Written instruction: Restate the entries word for word, omitting nothing.

Data extract:
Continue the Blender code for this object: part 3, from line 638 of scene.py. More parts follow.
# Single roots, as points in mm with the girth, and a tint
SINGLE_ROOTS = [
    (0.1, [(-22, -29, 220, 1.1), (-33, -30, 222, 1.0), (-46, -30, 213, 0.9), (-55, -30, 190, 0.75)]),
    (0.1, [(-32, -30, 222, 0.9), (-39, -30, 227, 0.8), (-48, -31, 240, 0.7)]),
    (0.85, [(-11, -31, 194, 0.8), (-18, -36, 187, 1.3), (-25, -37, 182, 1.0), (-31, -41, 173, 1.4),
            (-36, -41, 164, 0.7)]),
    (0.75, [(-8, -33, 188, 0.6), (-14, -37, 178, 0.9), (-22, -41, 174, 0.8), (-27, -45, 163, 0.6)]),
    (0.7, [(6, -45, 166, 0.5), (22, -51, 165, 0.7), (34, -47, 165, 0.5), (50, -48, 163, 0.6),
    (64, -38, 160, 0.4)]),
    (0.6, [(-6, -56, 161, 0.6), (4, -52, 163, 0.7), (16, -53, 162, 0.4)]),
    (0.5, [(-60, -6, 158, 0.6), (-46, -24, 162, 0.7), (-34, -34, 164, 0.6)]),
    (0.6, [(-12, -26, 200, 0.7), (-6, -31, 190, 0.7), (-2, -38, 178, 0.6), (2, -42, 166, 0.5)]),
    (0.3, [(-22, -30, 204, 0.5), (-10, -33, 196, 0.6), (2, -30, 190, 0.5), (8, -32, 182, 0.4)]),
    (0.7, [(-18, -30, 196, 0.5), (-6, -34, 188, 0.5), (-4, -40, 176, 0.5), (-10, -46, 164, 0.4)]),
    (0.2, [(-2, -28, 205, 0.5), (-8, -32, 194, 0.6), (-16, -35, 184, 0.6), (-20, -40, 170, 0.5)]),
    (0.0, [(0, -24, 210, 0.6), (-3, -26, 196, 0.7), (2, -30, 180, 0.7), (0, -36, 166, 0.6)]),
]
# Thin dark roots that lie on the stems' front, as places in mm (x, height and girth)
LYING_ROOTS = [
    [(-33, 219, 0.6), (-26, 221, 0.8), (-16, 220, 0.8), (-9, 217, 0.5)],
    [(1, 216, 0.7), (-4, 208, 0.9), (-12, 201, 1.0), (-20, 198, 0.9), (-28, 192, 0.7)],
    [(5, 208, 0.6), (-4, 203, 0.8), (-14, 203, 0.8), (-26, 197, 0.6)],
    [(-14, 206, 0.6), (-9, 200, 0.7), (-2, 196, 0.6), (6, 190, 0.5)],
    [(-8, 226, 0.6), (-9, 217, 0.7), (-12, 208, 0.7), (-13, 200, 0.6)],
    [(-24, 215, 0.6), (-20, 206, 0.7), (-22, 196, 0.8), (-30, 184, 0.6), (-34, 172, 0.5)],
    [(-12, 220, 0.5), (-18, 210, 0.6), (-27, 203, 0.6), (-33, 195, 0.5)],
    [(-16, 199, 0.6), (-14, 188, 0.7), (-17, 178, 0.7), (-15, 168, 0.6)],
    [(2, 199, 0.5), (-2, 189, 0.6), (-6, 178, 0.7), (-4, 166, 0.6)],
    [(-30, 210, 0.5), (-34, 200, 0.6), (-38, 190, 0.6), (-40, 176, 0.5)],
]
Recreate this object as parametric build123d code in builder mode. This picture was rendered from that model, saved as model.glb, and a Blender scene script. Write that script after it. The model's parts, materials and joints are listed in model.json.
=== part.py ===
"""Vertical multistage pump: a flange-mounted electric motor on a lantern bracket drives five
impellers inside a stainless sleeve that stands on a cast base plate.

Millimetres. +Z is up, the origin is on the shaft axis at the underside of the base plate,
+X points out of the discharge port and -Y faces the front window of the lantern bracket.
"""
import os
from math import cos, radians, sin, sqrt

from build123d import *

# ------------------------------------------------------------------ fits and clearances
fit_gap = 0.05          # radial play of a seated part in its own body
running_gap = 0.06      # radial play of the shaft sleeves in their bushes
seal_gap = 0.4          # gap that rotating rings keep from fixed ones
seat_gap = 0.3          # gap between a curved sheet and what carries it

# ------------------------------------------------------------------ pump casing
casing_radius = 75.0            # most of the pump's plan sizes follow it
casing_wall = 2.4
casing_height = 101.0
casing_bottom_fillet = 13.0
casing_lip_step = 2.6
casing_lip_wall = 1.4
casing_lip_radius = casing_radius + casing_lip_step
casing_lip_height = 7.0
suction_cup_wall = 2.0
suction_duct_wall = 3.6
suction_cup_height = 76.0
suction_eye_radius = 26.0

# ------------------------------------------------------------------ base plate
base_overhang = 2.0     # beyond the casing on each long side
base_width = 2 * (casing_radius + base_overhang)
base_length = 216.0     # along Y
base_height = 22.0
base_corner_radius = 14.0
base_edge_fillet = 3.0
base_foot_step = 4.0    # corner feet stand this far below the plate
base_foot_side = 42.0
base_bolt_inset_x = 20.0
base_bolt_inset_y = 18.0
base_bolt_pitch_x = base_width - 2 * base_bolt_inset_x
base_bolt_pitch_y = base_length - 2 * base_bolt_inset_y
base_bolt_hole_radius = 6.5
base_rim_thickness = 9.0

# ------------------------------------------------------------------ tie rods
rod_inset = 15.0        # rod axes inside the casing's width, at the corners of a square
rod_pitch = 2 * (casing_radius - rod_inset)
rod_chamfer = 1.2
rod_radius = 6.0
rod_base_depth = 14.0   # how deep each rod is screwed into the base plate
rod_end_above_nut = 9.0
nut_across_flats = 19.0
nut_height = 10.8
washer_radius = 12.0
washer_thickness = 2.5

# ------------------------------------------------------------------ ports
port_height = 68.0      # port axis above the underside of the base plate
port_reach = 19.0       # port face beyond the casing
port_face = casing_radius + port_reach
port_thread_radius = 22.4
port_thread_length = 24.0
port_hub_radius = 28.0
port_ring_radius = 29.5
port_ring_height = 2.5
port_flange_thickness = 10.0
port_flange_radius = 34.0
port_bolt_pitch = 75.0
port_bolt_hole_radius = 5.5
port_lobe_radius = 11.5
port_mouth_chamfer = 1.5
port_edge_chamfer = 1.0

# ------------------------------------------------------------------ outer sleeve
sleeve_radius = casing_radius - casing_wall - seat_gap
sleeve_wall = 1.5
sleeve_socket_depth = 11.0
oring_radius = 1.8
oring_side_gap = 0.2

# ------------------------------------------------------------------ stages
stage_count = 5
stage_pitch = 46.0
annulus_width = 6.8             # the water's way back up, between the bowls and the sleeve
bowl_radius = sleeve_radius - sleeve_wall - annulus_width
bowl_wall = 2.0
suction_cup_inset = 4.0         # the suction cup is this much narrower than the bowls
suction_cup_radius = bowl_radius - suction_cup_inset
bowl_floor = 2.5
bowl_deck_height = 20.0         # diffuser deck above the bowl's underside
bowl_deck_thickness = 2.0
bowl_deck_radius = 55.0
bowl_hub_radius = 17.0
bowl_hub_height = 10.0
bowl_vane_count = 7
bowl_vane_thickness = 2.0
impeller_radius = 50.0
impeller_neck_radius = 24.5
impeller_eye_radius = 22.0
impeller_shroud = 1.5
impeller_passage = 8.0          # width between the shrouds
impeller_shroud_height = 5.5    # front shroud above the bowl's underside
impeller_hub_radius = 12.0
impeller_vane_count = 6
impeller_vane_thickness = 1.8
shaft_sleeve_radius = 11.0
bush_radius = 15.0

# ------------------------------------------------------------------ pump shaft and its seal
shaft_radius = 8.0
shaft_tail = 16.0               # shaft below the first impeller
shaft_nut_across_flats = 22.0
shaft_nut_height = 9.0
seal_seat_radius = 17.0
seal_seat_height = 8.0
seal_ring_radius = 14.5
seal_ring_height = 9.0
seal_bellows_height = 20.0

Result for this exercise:
Continue the Blender code for this object: part 3, from line 638 of scene.py. More parts follow.
# Single roots, as points in mm with the girth, and a tint
SINGLE_ROOTS = [
    (0.1, [(-22, -29, 220, 1.1), (-33, -30, 222, 1.0), (-46, -30, 213, 0.9), (-55, -30, 190, 0.75)]),
    (0.1, [(-32, -30, 222, 0.9), (-39, -30, 227, 0.8), (-48, -31, 240, 0.7)]),
    (0.85, [(-11, -31, 194, 0.8), (-18, -36, 187, 1.3), (-25, -37, 182, 1.0), (-31, -41, 173, 1.4),
            (-36, -41, 164, 0.7)]),
    (0.75, [(-8, -33, 188, 0.6), (-14, -37, 178, 0.9), (-22, -41, 174, 0.8), (-27, -45, 163, 0.6)]),
    (0.7, [(6, -45, 166, 0.5), (22, -51, 165, 0.7), (34, -47, 165, 0.5), (50, -48, 163, 0.6),
    (64, -38, 160, 0.4)]),
    (0.6, [(-6, -56, 161, 0.6), (4, -52, 163, 0.7), (16, -53, 162, 0.4)]),
    (0.5, [(-60, -6, 158, 0.6), (-46, -24, 162, 0.7), (-34, -34, 164, 0.6)]),
    (0.6, [(-12, -26, 200, 0.7), (-6, -31, 190, 0.7), (-2, -38, 178, 0.6), (2, -42, 166, 0.5)]),
    (0.3, [(-22, -30, 204, 0.5), (-10, -33, 196, 0.6), (2, -30, 190, 0.5), (8, -32, 182, 0.4)]),
    (0.7, [(-18, -30, 196, 0.5), (-6, -34, 188, 0.5), (-4, -40, 176, 0.5), (-10, -46, 164, 0.4)]),
    (0.2, [(-2, -28, 205, 0.5), (-8, -32, 194, 0.6), (-16, -35, 184, 0.6), (-20, -40, 170, 0.5)]),
    (0.0, [(0, -24, 210, 0.6), (-3, -26, 196, 0.7), (2, -30, 180, 0.7), (0, -36, 166, 0.6)]),
]
# Thin dark roots that lie on the stems' front, as places in mm (x, height and girth)
LYING_ROOTS = [
    [(-33, 219, 0.6), (-26, 221, 0.8), (-16, 220, 0.8), (-9, 217, 0.5)],
    [(1, 216, 0.7), (-4, 208, 0.9), (-12, 201, 1.0), (-20, 198, 0.9), (-28, 192, 0.7)],
    [(5, 208, 0.6), (-4, 203, 0.8), (-14, 203, 0.8), (-26, 197, 0.6)],
    [(-14, 206, 0.6), (-9, 200, 0.7), (-2, 196, 0.6), (6, 190, 0.5)],
    [(-8, 226, 0.6), (-9, 217, 0.7), (-12, 208, 0.7), (-13, 200, 0.6)],
    [(-24, 215, 0.6), (-20, 206, 0.7), (-22, 196, 0.8), (-30, 184, 0.6), (-34, 172, 0.5)],
    [(-12, 220, 0.5), (-18, 210, 0.6), (-27, 203, 0.6), (-33, 195, 0.5)],
    [(-16, 199, 0.6), (-14, 188, 0.7), (-17, 178, 0.7), (-15, 168, 0.6)],
    [(2, 199, 0.5), (-2, 189, 0.6), (-6, 178, 0.7), (-4, 166, 0.6)],
    [(-30, 210, 0.5), (-34, 200, 0.6), (-38, 190, 0.6), (-40, 176, 0.5)],
]
Recreate this object as parametric build123d code in builder mode. This picture was rendered from that model, saved as model.glb, and a Blender scene script. Write that script after it. The model's parts, materials and joints are listed in model.json.
=== part.py ===
"""Vertical multistage pump: a flange-mounted electric motor on a lantern bracket drives five
impellers inside a stainless sleeve that stands on a cast base plate.

Millimetres. +Z is up, the origin is on the shaft axis at the underside of the base plate,
+X points out of the discharge port and -Y faces the front window of the lantern bracket.
"""
import os
from math import cos, radians, sin, sqrt

from build123d import *

# ------------------------------------------------------------------ fits and clearances
fit_gap = 0.05          # radial play of a seated part in its own body
running_gap = 0.06      # radial play of the shaft sleeves in their bushes
seal_gap = 0.4          # gap that rotating rings keep from fixed ones
seat_gap = 0.3          # gap between a curved sheet and what carries it

# ------------------------------------------------------------------ pump casing
casing_radius = 75.0            # most of the pump's plan sizes follow it
casing_wall = 2.4
casing_height = 101.0
casing_bottom_fillet = 13.0
casing_lip_step = 2.6
casing_lip_wall = 1.4
casing_lip_radius = casing_radius + casing_lip_step
casing_lip_height = 7.0
suction_cup_wall = 2.0
suction_duct_wall = 3.6
suction_cup_height = 76.0
suction_eye_radius = 26.0

# ------------------------------------------------------------------ base plate
base_overhang = 2.0     # beyond the casing on each long side
base_width = 2 * (casing_radius + base_overhang)
base_length = 216.0     # along Y
base_height = 22.0
base_corner_radius = 14.0
base_edge_fillet = 3.0
base_foot_step = 4.0    # corner feet stand this far below the plate
base_foot_side = 42.0
base_bolt_inset_x = 20.0
base_bolt_inset_y = 18.0
base_bolt_pitch_x = base_width - 2 * base_bolt_inset_x
base_bolt_pitch_y = base_length - 2 * base_bolt_inset_y
base_bolt_hole_radius = 6.5
base_rim_thickness = 9.0

# ------------------------------------------------------------------ tie rods
rod_inset = 15.0        # rod axes inside the casing's width, at the corners of a square
rod_pitch = 2 * (casing_radius - rod_inset)
rod_chamfer = 1.2
rod_radius = 6.0
rod_base_depth = 14.0   # how deep each rod is screwed into the base plate
rod_end_above_nut = 9.0
nut_across_flats = 19.0
nut_height = 10.8
washer_radius = 12.0
washer_thickness = 2.5

# ------------------------------------------------------------------ ports
port_height = 68.0      # port axis above the underside of the base plate
port_reach = 19.0       # port face beyond the casing
port_face = casing_radius + port_reach
port_thread_radius = 22.4
port_thread_length = 24.0
port_hub_radius = 28.0
port_ring_radius = 29.5
port_ring_height = 2.5
port_flange_thickness = 10.0
port_flange_radius = 34.0
port_bolt_pitch = 75.0
port_bolt_hole_radius = 5.5
port_lobe_radius = 11.5
port_mouth_chamfer = 1.5
port_edge_chamfer = 1.0

# ------------------------------------------------------------------ outer sleeve
sleeve_radius = casing_radius - casing_wall - seat_gap
sleeve_wall = 1.5
sleeve_socket_depth = 11.0
oring_radius = 1.8
oring_side_gap = 0.2

# ------------------------------------------------------------------ stages
stage_count = 5
stage_pitch = 46.0
annulus_width = 6.8             # the water's way back up, between the bowls and the sleeve
bowl_radius = sleeve_radius - sleeve_wall - annulus_width
bowl_wall = 2.0
suction_cup_inset = 4.0         # the suction cup is this much narrower than the bowls
suction_cup_radius = bowl_radius - suction_cup_inset
bowl_floor = 2.5
bowl_deck_height = 20.0         # diffuser deck above the bowl's underside
bowl_deck_thickness = 2.0
bowl_deck_radius = 55.0
bowl_hub_radius = 17.0
bowl_hub_height = 10.0
bowl_vane_count = 7
bowl_vane_thickness = 2.0
impeller_radius = 50.0
impeller_neck_radius = 24.5
impeller_eye_radius = 22.0
impeller_shroud = 1.5
impeller_passage = 8.0          # width between the shrouds
impeller_shroud_height = 5.5    # front shroud above the bowl's underside
impeller_hub_radius = 12.0
impeller_vane_count = 6
impeller_vane_thickness = 1.8
shaft_sleeve_radius = 11.0
bush_radius = 15.0

# ------------------------------------------------------------------ pump shaft and its seal
shaft_radius = 8.0
shaft_tail = 16.0               # shaft below the first impeller
shaft_nut_across_flats = 22.0
shaft_nut_height = 9.0
seal_seat_radius = 17.0
seal_seat_height = 8.0
seal_ring_radius = 14.5
seal_ring_height = 9.0
seal_bellows_height = 20.0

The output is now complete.